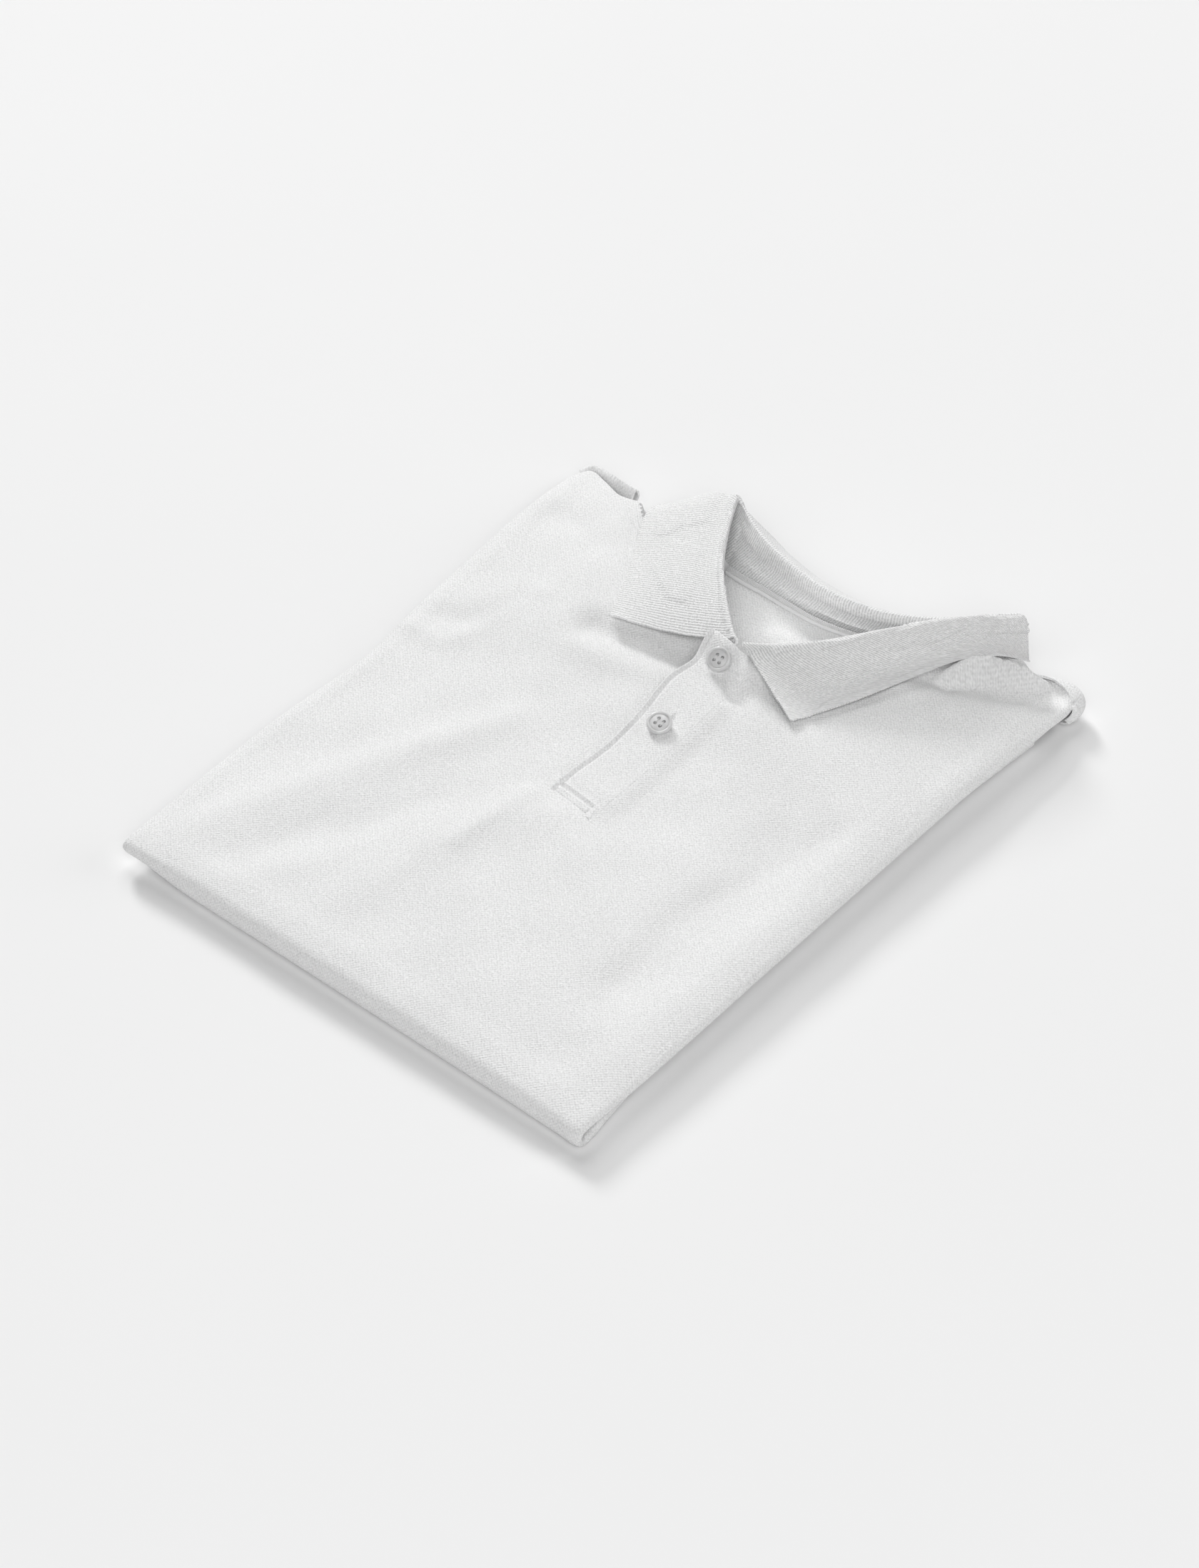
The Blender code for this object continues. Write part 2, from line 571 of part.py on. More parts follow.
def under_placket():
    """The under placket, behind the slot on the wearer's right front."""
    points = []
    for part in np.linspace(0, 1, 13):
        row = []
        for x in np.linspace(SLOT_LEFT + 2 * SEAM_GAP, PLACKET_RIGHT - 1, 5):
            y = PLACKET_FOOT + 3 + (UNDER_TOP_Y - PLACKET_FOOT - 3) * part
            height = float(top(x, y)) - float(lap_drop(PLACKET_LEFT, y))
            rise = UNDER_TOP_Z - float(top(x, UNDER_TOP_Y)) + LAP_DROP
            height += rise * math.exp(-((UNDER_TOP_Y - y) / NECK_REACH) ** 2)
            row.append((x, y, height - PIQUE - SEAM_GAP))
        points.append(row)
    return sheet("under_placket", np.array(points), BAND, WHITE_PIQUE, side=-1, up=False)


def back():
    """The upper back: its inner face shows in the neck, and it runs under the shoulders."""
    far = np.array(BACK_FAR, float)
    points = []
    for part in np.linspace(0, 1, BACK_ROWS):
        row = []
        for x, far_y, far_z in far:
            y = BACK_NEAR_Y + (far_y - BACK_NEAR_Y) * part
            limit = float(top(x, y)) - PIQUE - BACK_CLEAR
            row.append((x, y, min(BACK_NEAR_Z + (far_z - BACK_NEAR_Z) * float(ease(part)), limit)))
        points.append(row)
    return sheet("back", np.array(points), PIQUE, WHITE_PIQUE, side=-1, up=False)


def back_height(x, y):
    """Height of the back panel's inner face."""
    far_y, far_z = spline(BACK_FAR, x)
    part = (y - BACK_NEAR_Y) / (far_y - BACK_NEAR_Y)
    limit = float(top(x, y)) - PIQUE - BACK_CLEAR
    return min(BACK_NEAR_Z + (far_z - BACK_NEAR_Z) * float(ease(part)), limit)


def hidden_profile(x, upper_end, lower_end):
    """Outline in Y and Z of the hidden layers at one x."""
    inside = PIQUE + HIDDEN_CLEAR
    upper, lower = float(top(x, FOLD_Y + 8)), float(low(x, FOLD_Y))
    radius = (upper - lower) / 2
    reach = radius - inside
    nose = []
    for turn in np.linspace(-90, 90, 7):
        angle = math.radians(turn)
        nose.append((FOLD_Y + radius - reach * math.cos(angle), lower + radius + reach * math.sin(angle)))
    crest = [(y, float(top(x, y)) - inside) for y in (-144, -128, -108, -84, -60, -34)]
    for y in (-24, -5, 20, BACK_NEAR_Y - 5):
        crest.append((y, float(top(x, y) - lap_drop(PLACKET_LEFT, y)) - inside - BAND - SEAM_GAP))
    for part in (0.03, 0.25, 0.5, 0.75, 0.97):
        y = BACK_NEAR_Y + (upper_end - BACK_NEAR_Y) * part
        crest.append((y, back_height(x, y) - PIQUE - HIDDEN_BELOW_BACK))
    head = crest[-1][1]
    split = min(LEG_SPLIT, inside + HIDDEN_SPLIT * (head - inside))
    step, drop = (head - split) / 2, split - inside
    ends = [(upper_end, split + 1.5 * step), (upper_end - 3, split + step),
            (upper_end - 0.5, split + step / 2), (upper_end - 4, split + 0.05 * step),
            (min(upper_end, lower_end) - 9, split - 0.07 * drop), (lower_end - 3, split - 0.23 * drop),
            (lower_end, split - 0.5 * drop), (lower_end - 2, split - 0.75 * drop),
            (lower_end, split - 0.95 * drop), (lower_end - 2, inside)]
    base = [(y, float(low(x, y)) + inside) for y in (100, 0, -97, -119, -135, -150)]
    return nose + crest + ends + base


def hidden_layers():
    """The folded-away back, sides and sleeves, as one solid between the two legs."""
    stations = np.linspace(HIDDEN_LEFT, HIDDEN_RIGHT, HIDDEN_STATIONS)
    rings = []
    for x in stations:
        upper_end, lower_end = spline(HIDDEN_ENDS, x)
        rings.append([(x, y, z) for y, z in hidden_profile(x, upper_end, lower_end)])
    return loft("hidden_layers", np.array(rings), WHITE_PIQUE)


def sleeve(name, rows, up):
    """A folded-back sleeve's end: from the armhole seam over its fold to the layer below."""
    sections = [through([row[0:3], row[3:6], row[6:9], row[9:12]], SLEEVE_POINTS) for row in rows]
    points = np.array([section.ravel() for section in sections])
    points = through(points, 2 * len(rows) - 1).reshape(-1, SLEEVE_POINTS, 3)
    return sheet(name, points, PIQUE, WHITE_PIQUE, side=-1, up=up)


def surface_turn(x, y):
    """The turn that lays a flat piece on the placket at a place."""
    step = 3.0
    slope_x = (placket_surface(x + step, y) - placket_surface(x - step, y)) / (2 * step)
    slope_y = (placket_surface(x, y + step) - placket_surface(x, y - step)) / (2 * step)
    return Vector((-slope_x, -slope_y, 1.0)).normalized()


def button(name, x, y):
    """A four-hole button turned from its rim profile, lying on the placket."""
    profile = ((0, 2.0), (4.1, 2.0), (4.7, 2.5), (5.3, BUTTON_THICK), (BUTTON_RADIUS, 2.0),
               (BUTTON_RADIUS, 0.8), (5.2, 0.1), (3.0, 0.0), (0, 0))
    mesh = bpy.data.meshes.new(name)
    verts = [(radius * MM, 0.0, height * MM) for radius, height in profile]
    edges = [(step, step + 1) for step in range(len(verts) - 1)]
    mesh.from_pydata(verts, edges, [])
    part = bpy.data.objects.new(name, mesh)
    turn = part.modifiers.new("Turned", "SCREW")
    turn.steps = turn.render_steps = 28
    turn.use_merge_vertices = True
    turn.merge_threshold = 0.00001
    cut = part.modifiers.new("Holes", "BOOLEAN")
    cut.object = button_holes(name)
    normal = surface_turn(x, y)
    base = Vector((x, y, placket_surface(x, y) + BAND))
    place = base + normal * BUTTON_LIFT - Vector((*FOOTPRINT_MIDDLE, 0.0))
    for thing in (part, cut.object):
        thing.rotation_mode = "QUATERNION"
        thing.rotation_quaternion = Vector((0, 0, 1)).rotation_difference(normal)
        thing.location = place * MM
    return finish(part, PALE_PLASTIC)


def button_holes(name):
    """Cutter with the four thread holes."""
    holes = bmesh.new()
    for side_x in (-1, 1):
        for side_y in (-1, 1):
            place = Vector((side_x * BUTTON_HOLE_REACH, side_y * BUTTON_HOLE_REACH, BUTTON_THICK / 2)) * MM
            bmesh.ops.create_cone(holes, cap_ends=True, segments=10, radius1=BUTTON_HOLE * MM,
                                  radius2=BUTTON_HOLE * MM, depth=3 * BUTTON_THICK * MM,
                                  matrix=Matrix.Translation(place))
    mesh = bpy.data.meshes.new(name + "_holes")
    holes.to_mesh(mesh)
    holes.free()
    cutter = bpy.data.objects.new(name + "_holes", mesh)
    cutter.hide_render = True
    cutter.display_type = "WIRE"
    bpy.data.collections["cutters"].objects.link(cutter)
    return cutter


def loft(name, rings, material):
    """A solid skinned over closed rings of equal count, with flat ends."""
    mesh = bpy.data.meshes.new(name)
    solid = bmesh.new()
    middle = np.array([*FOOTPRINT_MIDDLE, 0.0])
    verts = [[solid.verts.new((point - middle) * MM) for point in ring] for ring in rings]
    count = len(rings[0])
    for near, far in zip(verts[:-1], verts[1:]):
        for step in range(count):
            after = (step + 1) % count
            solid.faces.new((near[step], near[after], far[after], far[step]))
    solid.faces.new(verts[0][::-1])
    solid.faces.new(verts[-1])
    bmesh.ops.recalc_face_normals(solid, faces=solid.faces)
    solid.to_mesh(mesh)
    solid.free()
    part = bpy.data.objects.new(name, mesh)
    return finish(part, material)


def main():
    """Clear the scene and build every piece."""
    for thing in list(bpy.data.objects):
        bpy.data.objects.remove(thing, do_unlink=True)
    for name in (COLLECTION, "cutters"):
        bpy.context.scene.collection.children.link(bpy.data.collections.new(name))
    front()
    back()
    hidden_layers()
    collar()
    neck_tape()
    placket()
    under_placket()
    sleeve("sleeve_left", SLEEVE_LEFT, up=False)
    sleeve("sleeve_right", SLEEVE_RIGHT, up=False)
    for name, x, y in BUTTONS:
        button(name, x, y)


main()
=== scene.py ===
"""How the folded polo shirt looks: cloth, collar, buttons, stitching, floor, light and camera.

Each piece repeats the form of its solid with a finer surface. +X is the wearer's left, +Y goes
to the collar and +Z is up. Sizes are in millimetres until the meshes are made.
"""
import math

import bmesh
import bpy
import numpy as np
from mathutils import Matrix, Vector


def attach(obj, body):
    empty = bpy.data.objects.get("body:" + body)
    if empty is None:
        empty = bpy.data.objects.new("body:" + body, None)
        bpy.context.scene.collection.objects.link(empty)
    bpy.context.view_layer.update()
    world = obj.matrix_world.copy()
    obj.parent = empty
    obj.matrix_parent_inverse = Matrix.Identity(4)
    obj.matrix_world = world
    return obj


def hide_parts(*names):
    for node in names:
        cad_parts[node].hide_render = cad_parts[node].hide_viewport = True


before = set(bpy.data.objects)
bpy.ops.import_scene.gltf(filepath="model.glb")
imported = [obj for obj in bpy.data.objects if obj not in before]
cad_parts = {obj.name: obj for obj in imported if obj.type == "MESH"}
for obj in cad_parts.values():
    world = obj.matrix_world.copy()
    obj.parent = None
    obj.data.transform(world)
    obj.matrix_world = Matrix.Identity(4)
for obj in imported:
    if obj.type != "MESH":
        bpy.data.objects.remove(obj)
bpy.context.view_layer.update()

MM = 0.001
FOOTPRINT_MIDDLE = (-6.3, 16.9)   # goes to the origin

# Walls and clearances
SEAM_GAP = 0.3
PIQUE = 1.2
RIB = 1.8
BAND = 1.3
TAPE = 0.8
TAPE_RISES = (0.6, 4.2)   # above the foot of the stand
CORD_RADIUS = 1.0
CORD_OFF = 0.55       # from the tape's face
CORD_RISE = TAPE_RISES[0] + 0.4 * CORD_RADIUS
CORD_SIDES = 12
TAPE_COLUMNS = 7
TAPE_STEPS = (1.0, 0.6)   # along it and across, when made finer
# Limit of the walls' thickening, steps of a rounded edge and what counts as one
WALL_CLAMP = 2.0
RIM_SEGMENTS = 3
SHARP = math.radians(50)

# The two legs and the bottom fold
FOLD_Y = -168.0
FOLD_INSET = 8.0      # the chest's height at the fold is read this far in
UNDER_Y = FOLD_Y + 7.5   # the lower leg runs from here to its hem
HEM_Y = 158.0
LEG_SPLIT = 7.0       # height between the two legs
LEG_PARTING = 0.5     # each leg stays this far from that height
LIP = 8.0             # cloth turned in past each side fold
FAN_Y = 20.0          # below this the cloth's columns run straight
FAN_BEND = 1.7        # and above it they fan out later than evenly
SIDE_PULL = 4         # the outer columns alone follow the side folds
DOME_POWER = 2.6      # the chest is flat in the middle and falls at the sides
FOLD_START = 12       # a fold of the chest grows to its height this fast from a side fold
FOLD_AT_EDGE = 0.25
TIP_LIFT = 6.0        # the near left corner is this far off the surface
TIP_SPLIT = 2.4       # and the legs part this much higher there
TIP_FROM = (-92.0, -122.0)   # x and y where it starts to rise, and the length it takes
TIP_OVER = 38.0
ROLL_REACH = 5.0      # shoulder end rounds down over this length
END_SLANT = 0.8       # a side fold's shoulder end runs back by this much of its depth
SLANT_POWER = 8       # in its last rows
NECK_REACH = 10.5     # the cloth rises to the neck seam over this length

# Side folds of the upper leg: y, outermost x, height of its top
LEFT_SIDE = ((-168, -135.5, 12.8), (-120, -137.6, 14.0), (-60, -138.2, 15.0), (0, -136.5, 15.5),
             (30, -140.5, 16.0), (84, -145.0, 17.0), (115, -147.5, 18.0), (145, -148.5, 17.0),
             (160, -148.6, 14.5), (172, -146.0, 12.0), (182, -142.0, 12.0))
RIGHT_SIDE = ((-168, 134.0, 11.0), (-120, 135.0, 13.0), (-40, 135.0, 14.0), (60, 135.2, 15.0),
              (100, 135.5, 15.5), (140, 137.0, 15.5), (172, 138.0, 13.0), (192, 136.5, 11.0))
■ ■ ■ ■
Problem details
Start at the line with "solid.faces.new(verts[0][::-1])", stop at the line with "if empty is", and return every line in that stretch exactly, those two included.

Correct output
    solid.faces.new(verts[0][::-1])
    solid.faces.new(verts[-1])
    bmesh.ops.recalc_face_normals(solid, faces=solid.faces)
    solid.to_mesh(mesh)
    solid.free()
    part = bpy.data.objects.new(name, mesh)
    return finish(part, material)


def main():
    """Clear the scene and build every piece."""
    for thing in list(bpy.data.objects):
        bpy.data.objects.remove(thing, do_unlink=True)
    for name in (COLLECTION, "cutters"):
        bpy.context.scene.collection.children.link(bpy.data.collections.new(name))
    front()
    back()
    hidden_layers()
    collar()
    neck_tape()
    placket()
    under_placket()
    sleeve("sleeve_left", SLEEVE_LEFT, up=False)
    sleeve("sleeve_right", SLEEVE_RIGHT, up=False)
    for name, x, y in BUTTONS:
        button(name, x, y)


main()
=== scene.py ===
"""How the folded polo shirt looks: cloth, collar, buttons, stitching, floor, light and camera.

Each piece repeats the form of its solid with a finer surface. +X is the wearer's left, +Y goes
to the collar and +Z is up. Sizes are in millimetres until the meshes are made.
"""
import math

import bmesh
import bpy
import numpy as np
from mathutils import Matrix, Vector


def attach(obj, body):
    empty = bpy.data.objects.get("body:" + body)
    if empty is None:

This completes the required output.